--- Start ---

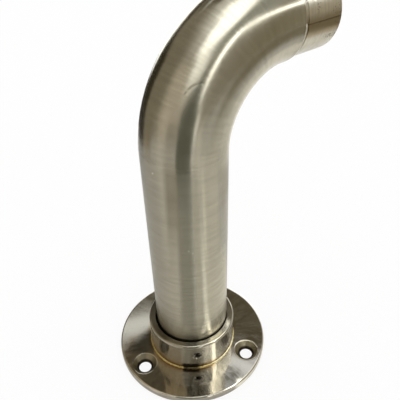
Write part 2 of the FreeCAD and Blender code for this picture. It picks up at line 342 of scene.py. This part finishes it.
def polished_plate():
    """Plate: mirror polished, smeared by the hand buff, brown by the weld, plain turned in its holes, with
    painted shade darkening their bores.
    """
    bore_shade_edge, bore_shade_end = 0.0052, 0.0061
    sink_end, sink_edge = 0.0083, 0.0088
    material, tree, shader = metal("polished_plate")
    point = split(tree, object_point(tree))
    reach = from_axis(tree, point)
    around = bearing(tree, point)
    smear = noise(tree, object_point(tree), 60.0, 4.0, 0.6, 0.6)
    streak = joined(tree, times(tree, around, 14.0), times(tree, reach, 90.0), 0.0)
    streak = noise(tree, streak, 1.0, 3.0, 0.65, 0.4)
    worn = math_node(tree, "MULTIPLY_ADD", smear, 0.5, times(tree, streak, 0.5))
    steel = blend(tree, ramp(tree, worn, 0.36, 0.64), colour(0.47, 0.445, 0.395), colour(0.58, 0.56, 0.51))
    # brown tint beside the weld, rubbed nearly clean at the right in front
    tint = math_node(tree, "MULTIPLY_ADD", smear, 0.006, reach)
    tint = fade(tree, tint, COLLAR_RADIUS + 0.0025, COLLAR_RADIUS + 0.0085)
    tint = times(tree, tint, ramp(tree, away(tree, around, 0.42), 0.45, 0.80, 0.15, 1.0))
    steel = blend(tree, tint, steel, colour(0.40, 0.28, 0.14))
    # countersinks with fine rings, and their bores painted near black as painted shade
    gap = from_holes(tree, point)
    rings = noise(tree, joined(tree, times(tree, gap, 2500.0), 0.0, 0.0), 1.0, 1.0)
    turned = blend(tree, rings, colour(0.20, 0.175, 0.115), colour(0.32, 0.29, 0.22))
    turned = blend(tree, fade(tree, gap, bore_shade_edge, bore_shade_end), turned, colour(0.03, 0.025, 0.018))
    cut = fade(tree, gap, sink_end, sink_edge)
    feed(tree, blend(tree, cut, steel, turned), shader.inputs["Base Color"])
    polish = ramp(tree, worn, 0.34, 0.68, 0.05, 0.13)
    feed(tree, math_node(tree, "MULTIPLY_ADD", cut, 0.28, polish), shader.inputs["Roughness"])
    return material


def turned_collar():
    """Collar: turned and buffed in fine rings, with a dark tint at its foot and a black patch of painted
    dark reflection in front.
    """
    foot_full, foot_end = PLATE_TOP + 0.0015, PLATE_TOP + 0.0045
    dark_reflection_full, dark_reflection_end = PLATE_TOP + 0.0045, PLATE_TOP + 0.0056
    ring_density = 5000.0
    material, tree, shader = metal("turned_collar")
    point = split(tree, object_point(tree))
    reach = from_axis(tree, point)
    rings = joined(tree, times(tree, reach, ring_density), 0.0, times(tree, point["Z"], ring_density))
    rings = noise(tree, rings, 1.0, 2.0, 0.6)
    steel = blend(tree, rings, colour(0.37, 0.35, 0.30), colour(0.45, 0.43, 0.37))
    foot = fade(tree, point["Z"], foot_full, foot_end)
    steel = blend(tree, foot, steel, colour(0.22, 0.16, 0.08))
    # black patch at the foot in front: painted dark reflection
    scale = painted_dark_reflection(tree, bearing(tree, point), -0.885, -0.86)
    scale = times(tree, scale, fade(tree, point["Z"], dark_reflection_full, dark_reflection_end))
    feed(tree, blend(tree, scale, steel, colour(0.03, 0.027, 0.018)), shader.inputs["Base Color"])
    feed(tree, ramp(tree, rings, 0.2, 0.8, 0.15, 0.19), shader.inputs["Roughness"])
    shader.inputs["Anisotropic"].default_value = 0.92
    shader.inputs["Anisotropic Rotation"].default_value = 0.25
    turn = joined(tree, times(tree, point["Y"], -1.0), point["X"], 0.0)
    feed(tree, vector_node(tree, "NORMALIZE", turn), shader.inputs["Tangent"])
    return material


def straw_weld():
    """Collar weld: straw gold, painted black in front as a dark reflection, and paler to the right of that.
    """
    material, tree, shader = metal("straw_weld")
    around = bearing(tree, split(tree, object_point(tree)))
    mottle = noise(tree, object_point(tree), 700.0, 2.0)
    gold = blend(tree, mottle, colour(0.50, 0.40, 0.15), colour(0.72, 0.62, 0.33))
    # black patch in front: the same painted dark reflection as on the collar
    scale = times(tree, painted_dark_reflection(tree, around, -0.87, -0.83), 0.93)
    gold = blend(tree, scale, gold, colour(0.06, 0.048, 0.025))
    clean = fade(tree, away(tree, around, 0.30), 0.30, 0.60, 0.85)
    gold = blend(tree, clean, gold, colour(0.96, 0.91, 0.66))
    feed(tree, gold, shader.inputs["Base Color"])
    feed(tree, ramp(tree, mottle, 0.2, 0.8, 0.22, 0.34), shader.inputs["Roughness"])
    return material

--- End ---

Write out the data again, exactly and in full.

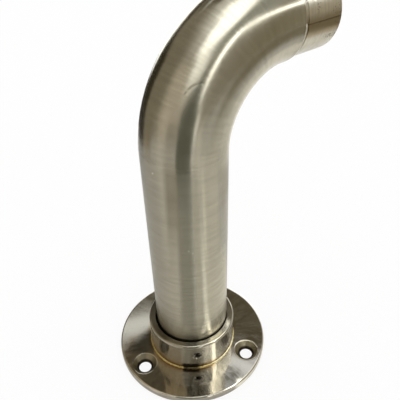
Write part 2 of the FreeCAD and Blender code for this picture. It picks up at line 342 of scene.py. This part finishes it.
def polished_plate():
    """Plate: mirror polished, smeared by the hand buff, brown by the weld, plain turned in its holes, with
    painted shade darkening their bores.
    """
    bore_shade_edge, bore_shade_end = 0.0052, 0.0061
    sink_end, sink_edge = 0.0083, 0.0088
    material, tree, shader = metal("polished_plate")
    point = split(tree, object_point(tree))
    reach = from_axis(tree, point)
    around = bearing(tree, point)
    smear = noise(tree, object_point(tree), 60.0, 4.0, 0.6, 0.6)
    streak = joined(tree, times(tree, around, 14.0), times(tree, reach, 90.0), 0.0)
    streak = noise(tree, streak, 1.0, 3.0, 0.65, 0.4)
    worn = math_node(tree, "MULTIPLY_ADD", smear, 0.5, times(tree, streak, 0.5))
    steel = blend(tree, ramp(tree, worn, 0.36, 0.64), colour(0.47, 0.445, 0.395), colour(0.58, 0.56, 0.51))
    # brown tint beside the weld, rubbed nearly clean at the right in front
    tint = math_node(tree, "MULTIPLY_ADD", smear, 0.006, reach)
    tint = fade(tree, tint, COLLAR_RADIUS + 0.0025, COLLAR_RADIUS + 0.0085)
    tint = times(tree, tint, ramp(tree, away(tree, around, 0.42), 0.45, 0.80, 0.15, 1.0))
    steel = blend(tree, tint, steel, colour(0.40, 0.28, 0.14))
    # countersinks with fine rings, and their bores painted near black as painted shade
    gap = from_holes(tree, point)
    rings = noise(tree, joined(tree, times(tree, gap, 2500.0), 0.0, 0.0), 1.0, 1.0)
    turned = blend(tree, rings, colour(0.20, 0.175, 0.115), colour(0.32, 0.29, 0.22))
    turned = blend(tree, fade(tree, gap, bore_shade_edge, bore_shade_end), turned, colour(0.03, 0.025, 0.018))
    cut = fade(tree, gap, sink_end, sink_edge)
    feed(tree, blend(tree, cut, steel, turned), shader.inputs["Base Color"])
    polish = ramp(tree, worn, 0.34, 0.68, 0.05, 0.13)
    feed(tree, math_node(tree, "MULTIPLY_ADD", cut, 0.28, polish), shader.inputs["Roughness"])
    return material


def turned_collar():
    """Collar: turned and buffed in fine rings, with a dark tint at its foot and a black patch of painted
    dark reflection in front.
    """
    foot_full, foot_end = PLATE_TOP + 0.0015, PLATE_TOP + 0.0045
    dark_reflection_full, dark_reflection_end = PLATE_TOP + 0.0045, PLATE_TOP + 0.0056
    ring_density = 5000.0
    material, tree, shader = metal("turned_collar")
    point = split(tree, object_point(tree))
    reach = from_axis(tree, point)
    rings = joined(tree, times(tree, reach, ring_density), 0.0, times(tree, point["Z"], ring_density))
    rings = noise(tree, rings, 1.0, 2.0, 0.6)
    steel = blend(tree, rings, colour(0.37, 0.35, 0.30), colour(0.45, 0.43, 0.37))
    foot = fade(tree, point["Z"], foot_full, foot_end)
    steel = blend(tree, foot, steel, colour(0.22, 0.16, 0.08))
    # black patch at the foot in front: painted dark reflection
    scale = painted_dark_reflection(tree, bearing(tree, point), -0.885, -0.86)
    scale = times(tree, scale, fade(tree, point["Z"], dark_reflection_full, dark_reflection_end))
    feed(tree, blend(tree, scale, steel, colour(0.03, 0.027, 0.018)), shader.inputs["Base Color"])
    feed(tree, ramp(tree, rings, 0.2, 0.8, 0.15, 0.19), shader.inputs["Roughness"])
    shader.inputs["Anisotropic"].default_value = 0.92
    shader.inputs["Anisotropic Rotation"].default_value = 0.25
    turn = joined(tree, times(tree, point["Y"], -1.0), point["X"], 0.0)
    feed(tree, vector_node(tree, "NORMALIZE", turn), shader.inputs["Tangent"])
    return material


def straw_weld():
    """Collar weld: straw gold, painted black in front as a dark reflection, and paler to the right of that.
    """
    material, tree, shader = metal("straw_weld")
    around = bearing(tree, split(tree, object_point(tree)))
    mottle = noise(tree, object_point(tree), 700.0, 2.0)
    gold = blend(tree, mottle, colour(0.50, 0.40, 0.15), colour(0.72, 0.62, 0.33))
    # black patch in front: the same painted dark reflection as on the collar
    scale = times(tree, painted_dark_reflection(tree, around, -0.87, -0.83), 0.93)
    gold = blend(tree, scale, gold, colour(0.06, 0.048, 0.025))
    clean = fade(tree, away(tree, around, 0.30), 0.30, 0.60, 0.85)
    gold = blend(tree, clean, gold, colour(0.96, 0.91, 0.66))
    feed(tree, gold, shader.inputs["Base Color"])
    feed(tree, ramp(tree, mottle, 0.2, 0.8, 0.22, 0.34), shader.inputs["Roughness"])
    return material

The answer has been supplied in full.